Teaching Language Models Mechanistic Explainability Through Arrow-Pushing

Chemical reaction mechanisms provide crucial insight into synthesizability, yet current Computer-Assisted Synthesis Planning (CASP) systems lack mechanistic grounding. We introduce a computational framework for teaching language models to predict chemical reaction mechanisms through arrow pushing formalism, a century-old notation that tracks electron flow while respecting conservation laws. We developed MechSMILES, a compact textual format encoding molecular structure and electron flow, and trained language models on four mechanism prediction tasks of increasing complexity using mechanistic reaction datasets, such as mech-USPTO-31k and FlowER. Our models achieve more than 95\% top-3 accuracy on elementary step prediction and scores that surpass 73\% on mech-USPTO-31k, and 93\% on FlowER dataset for the retrieval of complete reaction mechanisms on our hardest task.

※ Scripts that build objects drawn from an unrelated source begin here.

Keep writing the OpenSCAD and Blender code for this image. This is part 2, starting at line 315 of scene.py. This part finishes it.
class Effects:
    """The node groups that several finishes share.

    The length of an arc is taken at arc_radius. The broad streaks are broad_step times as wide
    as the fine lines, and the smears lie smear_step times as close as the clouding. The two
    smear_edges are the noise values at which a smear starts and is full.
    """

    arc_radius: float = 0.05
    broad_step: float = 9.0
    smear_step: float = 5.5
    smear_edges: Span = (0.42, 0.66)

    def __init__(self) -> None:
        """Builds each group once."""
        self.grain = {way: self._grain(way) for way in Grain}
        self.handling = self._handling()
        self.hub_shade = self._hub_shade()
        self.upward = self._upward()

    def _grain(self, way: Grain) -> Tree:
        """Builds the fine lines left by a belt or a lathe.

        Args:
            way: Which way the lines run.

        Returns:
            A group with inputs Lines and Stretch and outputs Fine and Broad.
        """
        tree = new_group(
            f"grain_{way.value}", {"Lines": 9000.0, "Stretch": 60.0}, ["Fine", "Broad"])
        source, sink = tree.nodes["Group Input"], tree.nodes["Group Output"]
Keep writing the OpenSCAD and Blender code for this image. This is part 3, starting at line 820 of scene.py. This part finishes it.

This mechanistic understanding enables three key applications. First, our models serve as post-hoc validators for CASP systems, filtering chemically implausible transformations. Second, they enable holistic atom-to-atom mapping that tracks all atoms, including hydrogens. Third, they extract catalyst-aware reaction templates that distinguish recycled catalysts from spectator species. By grounding predictions in physically meaningful electron moves that ensure conservation of mass and charge, this work provides a pathway toward more explainable and chemically valid computational synthesis planning, while providing an architecture-agnostic framework for the benchmarking of mechanism prediction.